::: Records :::

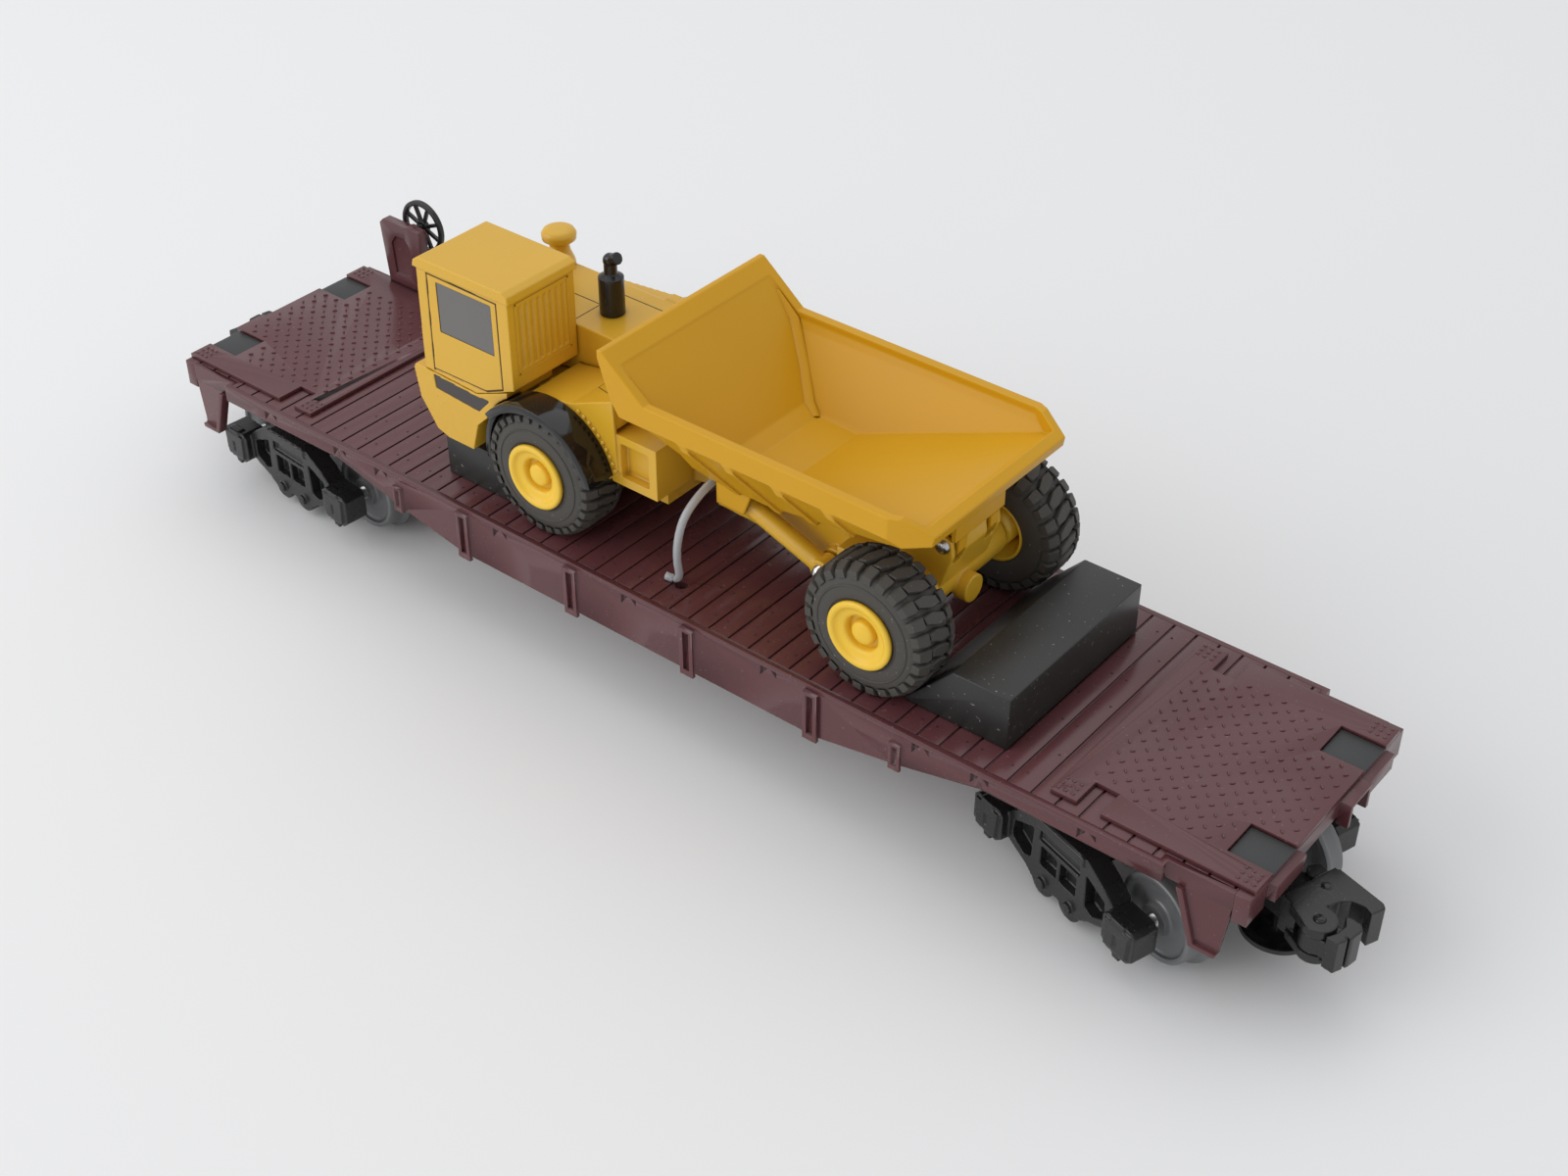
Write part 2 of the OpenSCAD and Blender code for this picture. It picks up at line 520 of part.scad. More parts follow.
module truck_front_frame() color(yellow) difference() {
    union() {
        side_prism([[-59, 46], [-50, 42.6], [-2.6, 42.6], [-2.6, 55.6], [-10, 60], [-34, 60], [-34, 57.3],
                    [-59, 57.3]], -belly_y, belly_y);
        both_sides() {
            side_prism(concat(cowl, [[-14, 46], [-34, 46]]), arch_y[0], arch_y[1]);
            block([-12, belly_y - 4, 47.6], [0, arch_y[0] + 0.2, 59.4]);
        }
        side_prism(nose, -nose_y, -12);
        side_prism(nose, hood_low_y + 0.1, nose_y);
        side_prism(ramp, -arch_y[1], hood_y[0] - 0.1);
        side_prism(ramp, hood_y[1] + 0.1, arch_y[1]);
        side_prism(far_deck, hood_low_y + 0.1, nose_y);
        block([-63.2, -12.5, 47], [-58, hood_low_y + 0.2, 57.2]);
        for (z = [44, 51.4]) translate([0, 0, z]) linear_extrude(2.6)
            polygon([[-5, -7], [4.4, -4], [4.4, 4], [-5, 7]]);
    }
    both_sides() {
        bar_y(front_axle_x, wheel_z, arch_r + 0.1, arch_y[1], 30);
        bar_y(front_axle_x, wheel_z, well_r, belly_y + 0.01, arch_y[1] + 0.01);
        block([-9.4, 18.6, 49.6], [-2, 21, 57.6]);
        side_prism(belt, 24.5, 26);
    }
    block([-64, -11, 49.4], [-62.4, 11, 55.4]);
    bar_y(front_axle_x, wheel_z, truck_axle_r + run, -20, 20);
    translate([hitch_x, 0, 40]) cylinder(r = hitch_r, h = 20);
}

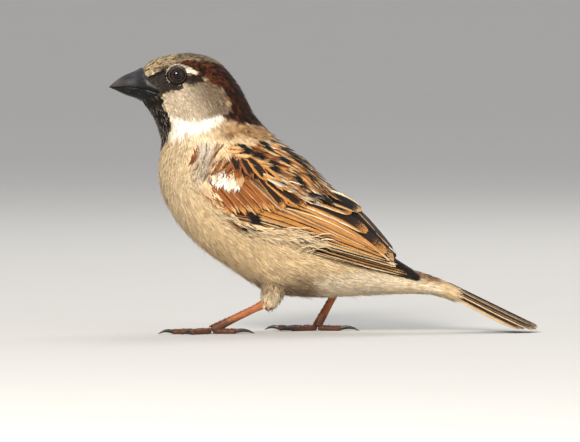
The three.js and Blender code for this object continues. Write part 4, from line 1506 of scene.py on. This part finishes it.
def makeShoulder(sideName, side, seed):
    dice = np.random.default_rng(seed)

    def place(a, b):
        return sheetPlace(wing, a, b if side > 0 else 1 - b) * np.array([1, side, 1])

    spanDown = shoulder["spanDown"] if side > 0 else tuple(1 - s for s in shoulder["spanDown"][::-1])
    for part, keep, closer, pattern in (("shoulder", onShoulder, 1.0, shoulderPlumage),
                                        ("bar", inBar, 0.75, barPlumage)):
        a, b = scatter(place, shoulder["spanAlong"], spanDown, shoulder["gap"] * closer, dice, keep)
        count = len(a)
        x = place(a, b)[:, 0]
        turn = np.interp(x, [-42, -38, -34, -29, -26], [1.25, 1.5, 1.65, 1.65, 1.2])
        size = 1.0
        if part == "bar":
            turn, size = 0 * turn + 1.0, shoulder["bar"]
        size = size * np.interp(x, [-42, -38], [0.6, 1.0])
        length = shoulder["length"] * size * dice.uniform(0.8, 1.2, count)
        width = shoulder["width"] * dice.uniform(0.85, 1.15, count)
        turn = side * (turn + dice.normal(0, 0.12, count))
        depth = np.full(count, -0.5)
        piece = layCoat(f"coat_{sideName}_{part}", place, fine, a, b, turn, length, width, depth, pattern,
                        dice, lift=shoulder["lift"], loose=1.5, spanA=(0.0, 0.5),
                        within=(-0.015, 0.7, -0.2, 1.2))
        finishPiece(piece, plumePaint, "plumage_wing")


makeShoulder("left", -1, 16)
makeShoulder("right", 1, 16)


def thighCoat(sideName, leg, seed):
    flip = np.array([1, leg["side"], 1])
    place = limb(np.array(leg["thigh"]) * flip, leg["half"], leg["half"], (0, 1, 0))
    dice = np.random.default_rng(seed)
    a, b = scatter(place, (0.05, 0.68), (-math.pi, math.pi), 0.7, dice)
    count = len(a)
    length, width = dice.uniform(2.2, 4.4, count), dice.uniform(0.35, 0.6, count)
    depth = np.full(count, legs["coat"])
    outward = np.sign(place(a, b)[:, 1] * leg["side"] - leg["thigh"][1][1])
    turn = -leg["side"] * outward * 0.8 * ease(0.5, 0.1, a)  # the upper ones lean back like the body's

    def thighPlumage(p, dice):
        m = plumage(p, dice)
        lay(m, ease(14.0, 10.0, p[:, 2]) * 0.8, "straw", "cream")
        return m

    turn = turn + dice.normal(0, 0.2, count)
    lift = 0.7 * dice.uniform(0, 1, count)
    return layCoat(f"coat_{sideName}_thigh", place, fine, a, b, turn, length, width, depth, thighPlumage,
                   dice, lift=lift, loose=1.6)


finishPiece(thighCoat("left", legs["left"], 21), plumePaint, "plumage_body")
finishPiece(thighCoat("right", legs["right"], 22), plumePaint, "plumage_body")

# Loose plumes over the wing's lower edge, and stray wisps under the belly.
fringe = dict(gap=0.5, width=0.14, front=3.4, long=11.0, brown=0.16)
stray = dict(count=260, width=0.09, length=(3.0, 6.5), lift=1.5)


def besideWing(a, b, p):  # a strip along the wing's lower edge
    x, z = p[:, 0], p[:, 2]
    deep = insideOf(wingOutline, x, z)
    low = z < 54 - 0.49 * (x + 42)
    return (deep > -3.4) & (deep < 0.4) & low & (x > -43) & (x < -4) & (np.abs(p[:, 1]) > 6)


def fringePlumage(p, dice):
    m = plumage(p, dice)
    strand = dice.uniform(0, 1, len(p))
    lay(m, 1.0 * (strand > 0.75), "straw", "straw")
    lay(m, (strand < fringe["brown"]) * ease(-38.0, -30.0, p[:, 0]), "smoke", "smoke")
    return m


def makeFringe():
    dice = np.random.default_rng(71)
    a, b = scatter(bodyPlace, (8.6, 15.5), (-math.pi, math.pi), fringe["gap"], dice, besideWing)
    late = ease(-24.0, -14.0, bodyPlace(a, b)[:, 0])
    kept = dice.uniform(0, 1, len(a)) > 0.5 * late  # sparse where they arch over the flight feathers
    a, b, late = a[kept], b[kept], late[kept]
    count = len(a)
    root = bodyPlace(a, b)
    up = -np.sign(root[:, 1])
    heading = up * (blend(0.35, 1.5, late) + dice.normal(0, 0.12, count))
    curl = -up * blend(0.1, 1.8, late)
    length = blend(fringe["front"], fringe["long"], late) * dice.uniform(0.7, 1.15, count)
    width = fringe["width"] * dice.uniform(0.7, 1.3, count)
    print("   fringe", count)
    return layCoat("coat_fringe", bodyPlace, wisp, a, b, heading, length, width, np.full(count, 0.5),
                   fringePlumage, dice, lift=0.3, loose=0.6, over=overWing(1.7), curl=curl)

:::

What to produce:
Set down each entry again, unchanged.

Answer to the task:
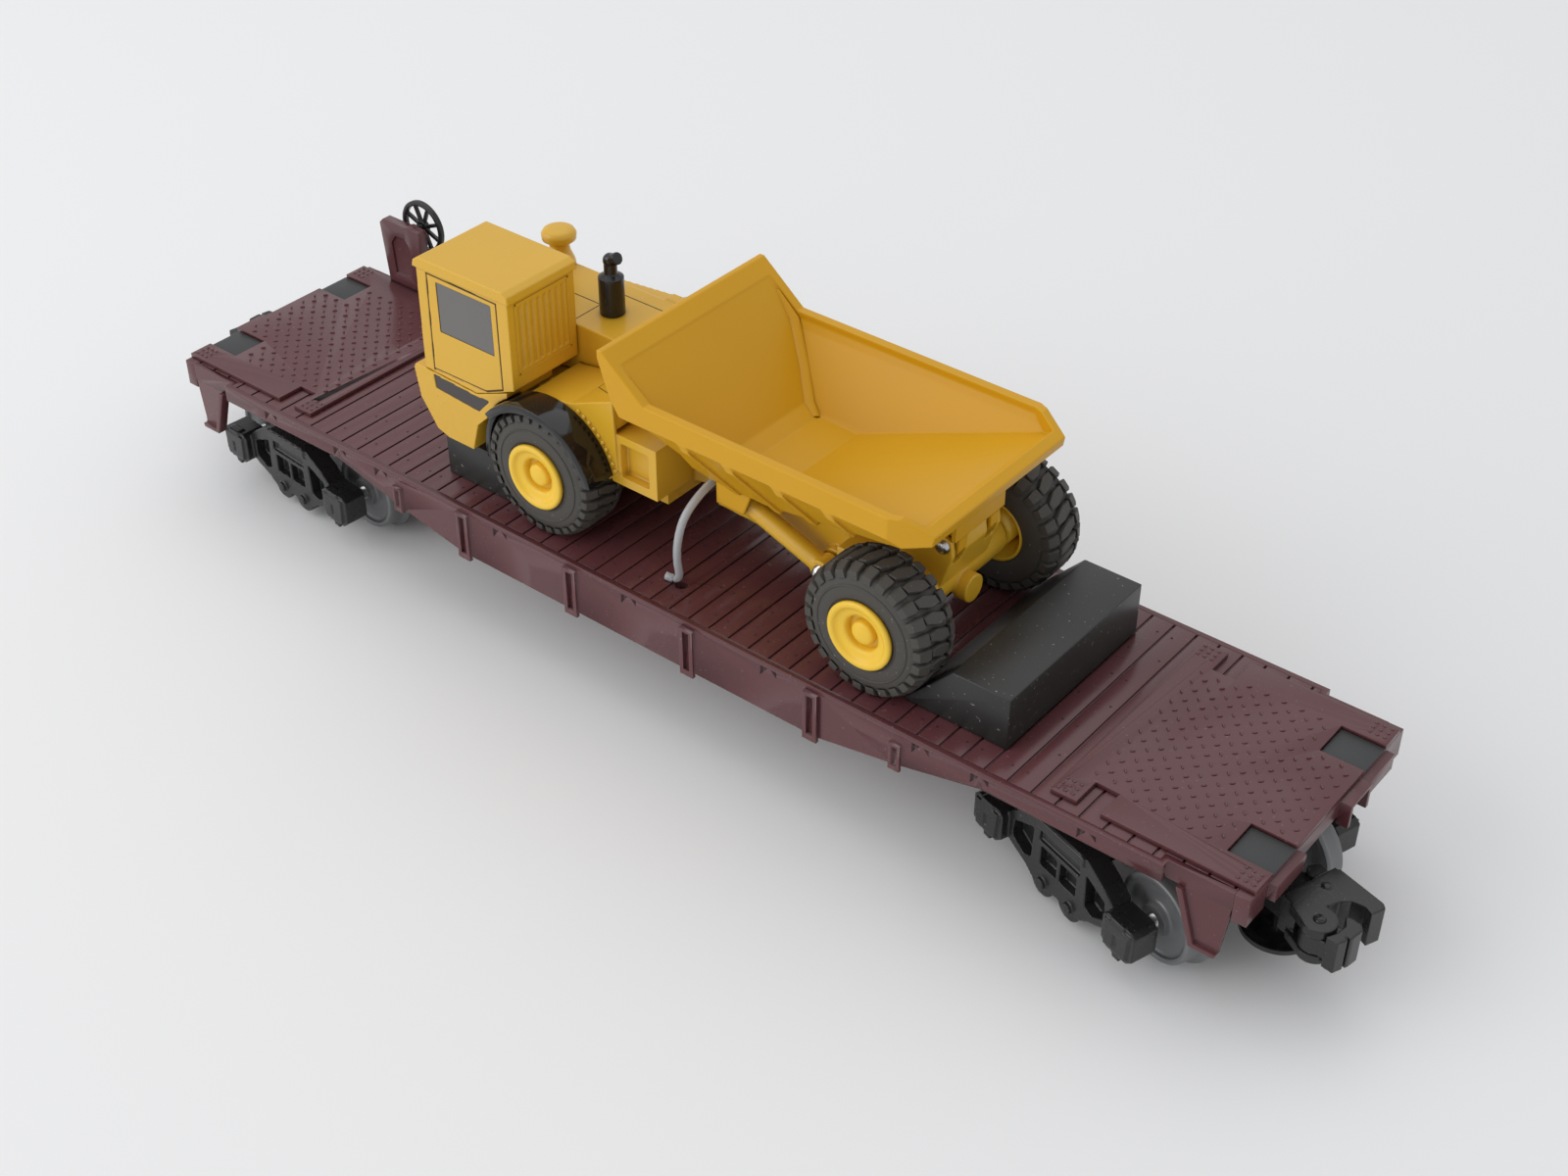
Write part 2 of the OpenSCAD and Blender code for this picture. It picks up at line 520 of part.scad. More parts follow.
module truck_front_frame() color(yellow) difference() {
    union() {
        side_prism([[-59, 46], [-50, 42.6], [-2.6, 42.6], [-2.6, 55.6], [-10, 60], [-34, 60], [-34, 57.3],
                    [-59, 57.3]], -belly_y, belly_y);
        both_sides() {
            side_prism(concat(cowl, [[-14, 46], [-34, 46]]), arch_y[0], arch_y[1]);
            block([-12, belly_y - 4, 47.6], [0, arch_y[0] + 0.2, 59.4]);
        }
        side_prism(nose, -nose_y, -12);
        side_prism(nose, hood_low_y + 0.1, nose_y);
        side_prism(ramp, -arch_y[1], hood_y[0] - 0.1);
        side_prism(ramp, hood_y[1] + 0.1, arch_y[1]);
        side_prism(far_deck, hood_low_y + 0.1, nose_y);
        block([-63.2, -12.5, 47], [-58, hood_low_y + 0.2, 57.2]);
        for (z = [44, 51.4]) translate([0, 0, z]) linear_extrude(2.6)
            polygon([[-5, -7], [4.4, -4], [4.4, 4], [-5, 7]]);
    }
    both_sides() {
        bar_y(front_axle_x, wheel_z, arch_r + 0.1, arch_y[1], 30);
        bar_y(front_axle_x, wheel_z, well_r, belly_y + 0.01, arch_y[1] + 0.01);
        block([-9.4, 18.6, 49.6], [-2, 21, 57.6]);
        side_prism(belt, 24.5, 26);
    }
    block([-64, -11, 49.4], [-62.4, 11, 55.4]);
    bar_y(front_axle_x, wheel_z, truck_axle_r + run, -20, 20);
    translate([hitch_x, 0, 40]) cylinder(r = hitch_r, h = 20);
}

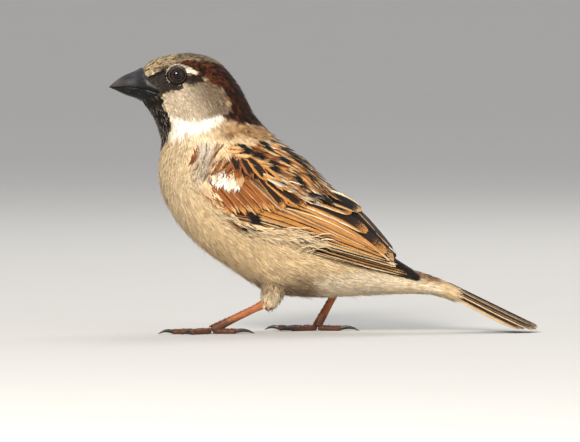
The three.js and Blender code for this object continues. Write part 4, from line 1506 of scene.py on. This part finishes it.
def makeShoulder(sideName, side, seed):
    dice = np.random.default_rng(seed)

    def place(a, b):
        return sheetPlace(wing, a, b if side > 0 else 1 - b) * np.array([1, side, 1])

    spanDown = shoulder["spanDown"] if side > 0 else tuple(1 - s for s in shoulder["spanDown"][::-1])
    for part, keep, closer, pattern in (("shoulder", onShoulder, 1.0, shoulderPlumage),
                                        ("bar", inBar, 0.75, barPlumage)):
        a, b = scatter(place, shoulder["spanAlong"], spanDown, shoulder["gap"] * closer, dice, keep)
        count = len(a)
        x = place(a, b)[:, 0]
        turn = np.interp(x, [-42, -38, -34, -29, -26], [1.25, 1.5, 1.65, 1.65, 1.2])
        size = 1.0
        if part == "bar":
            turn, size = 0 * turn + 1.0, shoulder["bar"]
        size = size * np.interp(x, [-42, -38], [0.6, 1.0])
        length = shoulder["length"] * size * dice.uniform(0.8, 1.2, count)
        width = shoulder["width"] * dice.uniform(0.85, 1.15, count)
        turn = side * (turn + dice.normal(0, 0.12, count))
        depth = np.full(count, -0.5)
        piece = layCoat(f"coat_{sideName}_{part}", place, fine, a, b, turn, length, width, depth, pattern,
                        dice, lift=shoulder["lift"], loose=1.5, spanA=(0.0, 0.5),
                        within=(-0.015, 0.7, -0.2, 1.2))
        finishPiece(piece, plumePaint, "plumage_wing")


makeShoulder("left", -1, 16)
makeShoulder("right", 1, 16)


def thighCoat(sideName, leg, seed):
    flip = np.array([1, leg["side"], 1])
    place = limb(np.array(leg["thigh"]) * flip, leg["half"], leg["half"], (0, 1, 0))
    dice = np.random.default_rng(seed)
    a, b = scatter(place, (0.05, 0.68), (-math.pi, math.pi), 0.7, dice)
    count = len(a)
    length, width = dice.uniform(2.2, 4.4, count), dice.uniform(0.35, 0.6, count)
    depth = np.full(count, legs["coat"])
    outward = np.sign(place(a, b)[:, 1] * leg["side"] - leg["thigh"][1][1])
    turn = -leg["side"] * outward * 0.8 * ease(0.5, 0.1, a)  # the upper ones lean back like the body's

    def thighPlumage(p, dice):
        m = plumage(p, dice)
        lay(m, ease(14.0, 10.0, p[:, 2]) * 0.8, "straw", "cream")
        return m

    turn = turn + dice.normal(0, 0.2, count)
    lift = 0.7 * dice.uniform(0, 1, count)
    return layCoat(f"coat_{sideName}_thigh", place, fine, a, b, turn, length, width, depth, thighPlumage,
                   dice, lift=lift, loose=1.6)


finishPiece(thighCoat("left", legs["left"], 21), plumePaint, "plumage_body")
finishPiece(thighCoat("right", legs["right"], 22), plumePaint, "plumage_body")

# Loose plumes over the wing's lower edge, and stray wisps under the belly.
fringe = dict(gap=0.5, width=0.14, front=3.4, long=11.0, brown=0.16)
stray = dict(count=260, width=0.09, length=(3.0, 6.5), lift=1.5)


def besideWing(a, b, p):  # a strip along the wing's lower edge
    x, z = p[:, 0], p[:, 2]
    deep = insideOf(wingOutline, x, z)
    low = z < 54 - 0.49 * (x + 42)
    return (deep > -3.4) & (deep < 0.4) & low & (x > -43) & (x < -4) & (np.abs(p[:, 1]) > 6)


def fringePlumage(p, dice):
    m = plumage(p, dice)
    strand = dice.uniform(0, 1, len(p))
    lay(m, 1.0 * (strand > 0.75), "straw", "straw")
    lay(m, (strand < fringe["brown"]) * ease(-38.0, -30.0, p[:, 0]), "smoke", "smoke")
    return m


def makeFringe():
    dice = np.random.default_rng(71)
    a, b = scatter(bodyPlace, (8.6, 15.5), (-math.pi, math.pi), fringe["gap"], dice, besideWing)
    late = ease(-24.0, -14.0, bodyPlace(a, b)[:, 0])
    kept = dice.uniform(0, 1, len(a)) > 0.5 * late  # sparse where they arch over the flight feathers
    a, b, late = a[kept], b[kept], late[kept]
    count = len(a)
    root = bodyPlace(a, b)
    up = -np.sign(root[:, 1])
    heading = up * (blend(0.35, 1.5, late) + dice.normal(0, 0.12, count))
    curl = -up * blend(0.1, 1.8, late)
    length = blend(fringe["front"], fringe["long"], late) * dice.uniform(0.7, 1.15, count)
    width = fringe["width"] * dice.uniform(0.7, 1.3, count)
    print("   fringe", count)
    return layCoat("coat_fringe", bodyPlace, wisp, a, b, heading, length, width, np.full(count, 0.5),
                   fringePlumage, dice, lift=0.3, loose=0.6, over=overWing(1.7), curl=curl)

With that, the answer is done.